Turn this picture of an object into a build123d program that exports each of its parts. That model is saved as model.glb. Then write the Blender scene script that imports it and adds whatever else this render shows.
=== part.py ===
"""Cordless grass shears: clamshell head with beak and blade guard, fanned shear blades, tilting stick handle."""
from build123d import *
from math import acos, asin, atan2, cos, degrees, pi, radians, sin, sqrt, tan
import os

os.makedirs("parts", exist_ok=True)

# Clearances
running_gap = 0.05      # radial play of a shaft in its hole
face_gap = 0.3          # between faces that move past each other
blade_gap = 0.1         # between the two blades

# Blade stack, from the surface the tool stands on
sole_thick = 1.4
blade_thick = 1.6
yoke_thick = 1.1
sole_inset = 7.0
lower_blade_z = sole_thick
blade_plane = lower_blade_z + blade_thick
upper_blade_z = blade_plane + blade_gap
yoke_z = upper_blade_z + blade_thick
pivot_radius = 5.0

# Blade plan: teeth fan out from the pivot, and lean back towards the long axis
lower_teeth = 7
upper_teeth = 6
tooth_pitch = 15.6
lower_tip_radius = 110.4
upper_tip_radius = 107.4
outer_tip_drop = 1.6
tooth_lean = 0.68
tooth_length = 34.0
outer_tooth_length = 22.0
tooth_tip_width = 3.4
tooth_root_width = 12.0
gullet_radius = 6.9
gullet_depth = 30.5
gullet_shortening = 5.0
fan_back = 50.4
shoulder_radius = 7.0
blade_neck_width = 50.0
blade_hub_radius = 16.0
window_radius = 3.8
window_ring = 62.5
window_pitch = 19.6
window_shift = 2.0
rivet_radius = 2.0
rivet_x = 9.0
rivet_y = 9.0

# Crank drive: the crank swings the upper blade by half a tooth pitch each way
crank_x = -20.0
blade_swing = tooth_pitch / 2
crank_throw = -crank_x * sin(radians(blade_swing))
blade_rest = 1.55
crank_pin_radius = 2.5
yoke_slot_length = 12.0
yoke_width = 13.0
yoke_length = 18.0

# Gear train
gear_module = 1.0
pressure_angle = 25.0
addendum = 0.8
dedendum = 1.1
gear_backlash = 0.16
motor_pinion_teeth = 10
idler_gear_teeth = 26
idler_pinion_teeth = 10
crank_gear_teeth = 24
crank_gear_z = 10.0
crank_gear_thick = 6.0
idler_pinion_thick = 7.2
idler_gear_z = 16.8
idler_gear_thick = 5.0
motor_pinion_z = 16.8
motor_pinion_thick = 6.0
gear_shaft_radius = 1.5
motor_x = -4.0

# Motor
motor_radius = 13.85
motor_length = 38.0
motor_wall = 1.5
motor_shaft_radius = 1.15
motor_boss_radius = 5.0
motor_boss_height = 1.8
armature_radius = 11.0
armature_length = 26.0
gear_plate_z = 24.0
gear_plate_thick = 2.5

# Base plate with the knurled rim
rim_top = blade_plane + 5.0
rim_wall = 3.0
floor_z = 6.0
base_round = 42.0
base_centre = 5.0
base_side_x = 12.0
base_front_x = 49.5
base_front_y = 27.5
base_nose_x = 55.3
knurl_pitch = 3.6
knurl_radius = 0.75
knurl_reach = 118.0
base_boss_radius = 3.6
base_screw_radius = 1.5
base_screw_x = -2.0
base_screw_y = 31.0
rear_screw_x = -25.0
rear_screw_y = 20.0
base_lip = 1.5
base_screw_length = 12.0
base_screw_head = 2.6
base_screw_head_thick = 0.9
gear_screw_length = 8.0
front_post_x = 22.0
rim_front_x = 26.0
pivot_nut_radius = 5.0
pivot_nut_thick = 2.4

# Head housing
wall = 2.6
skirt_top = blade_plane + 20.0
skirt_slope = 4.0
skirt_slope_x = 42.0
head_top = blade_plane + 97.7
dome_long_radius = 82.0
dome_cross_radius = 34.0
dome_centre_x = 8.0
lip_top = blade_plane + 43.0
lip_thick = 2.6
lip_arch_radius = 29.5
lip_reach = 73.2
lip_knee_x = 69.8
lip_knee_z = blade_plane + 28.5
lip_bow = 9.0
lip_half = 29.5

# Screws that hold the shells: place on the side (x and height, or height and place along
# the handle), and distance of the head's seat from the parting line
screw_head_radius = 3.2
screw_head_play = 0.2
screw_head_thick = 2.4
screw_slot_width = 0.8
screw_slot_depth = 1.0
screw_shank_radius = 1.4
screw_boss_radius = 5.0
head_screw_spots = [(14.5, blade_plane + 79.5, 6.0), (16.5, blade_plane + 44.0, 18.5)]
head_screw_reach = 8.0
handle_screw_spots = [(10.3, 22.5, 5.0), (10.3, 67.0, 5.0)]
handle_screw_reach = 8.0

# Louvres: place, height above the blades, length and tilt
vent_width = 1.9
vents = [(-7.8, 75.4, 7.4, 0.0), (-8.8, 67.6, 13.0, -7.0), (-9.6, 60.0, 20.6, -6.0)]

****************

(Work to complete):
Say how many lines in this material hold "that", and say nothing else.

(Complete output):
3